Maggie and Paul take a speedboat to the latter's old workplace, to open the valve containing toxins and spread them into the lake, in attempts to kill the piranhas. Upon arrival, the control room is flooded, and Paul must swim under to it and release the valve while Maggie stays in the boat counting to 200 before pulling him out. The piranhas attacks Paul but he successfully releases the valve, spreading the toxins. Maggie starts the boat's engines, pulling Paul away from a school of piranhas. As Maggie pulls out the rope, she discovers that it was cut loose, making her think that Paul did not make it until he surfaces from the water, gravely wounded but still alive. In the aftermath, J.R. Randolph commits suicide to prevent himself from facing legal action.

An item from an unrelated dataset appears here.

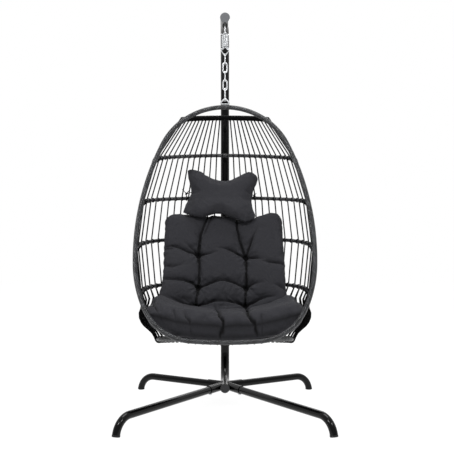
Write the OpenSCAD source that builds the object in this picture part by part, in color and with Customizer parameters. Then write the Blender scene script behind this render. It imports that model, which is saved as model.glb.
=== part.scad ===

After the horrific incident, the Mayor of Lost River announces that the piranhas somehow are all dead, but then at the ocean the trilling sounds of the piranhas are heard, revealing that a significant number of piranhas have survived and escaped into the ocean.

==Cast==
- Alexandra Paul as Maggie McNamara
- William Katt as Paul Grogan
- Darleen Carr as Dr. Leticia Baines
- Soleil Moon Frye as Laura Dickinson
- James Karen as Governor
- Mila Kunis as Susie Grogan
- Kehli O'Byrne as Gina Green
- Richard Israel as Dave
- Kaz Garas as Sheriff Carl
- Leland Orser as Terry Wechsler
- Ben Slack as Earl Lyon
- James E. Brodhead as Jack
- Monte Markham as J.R. Randolph
- Lorissa McComas as Barbara Randolph

==Production==
Rather than shoot new special effects for the film, executive producer Roger Corman recycled the special effects from the original. The screenplay is nearly identical to that of the original, but removes all of the humor and comedy. The original film's director, Joe Dante and producer, Jon Davidson, expressed a dislike for the film in the audio commentary on the DVD for the original.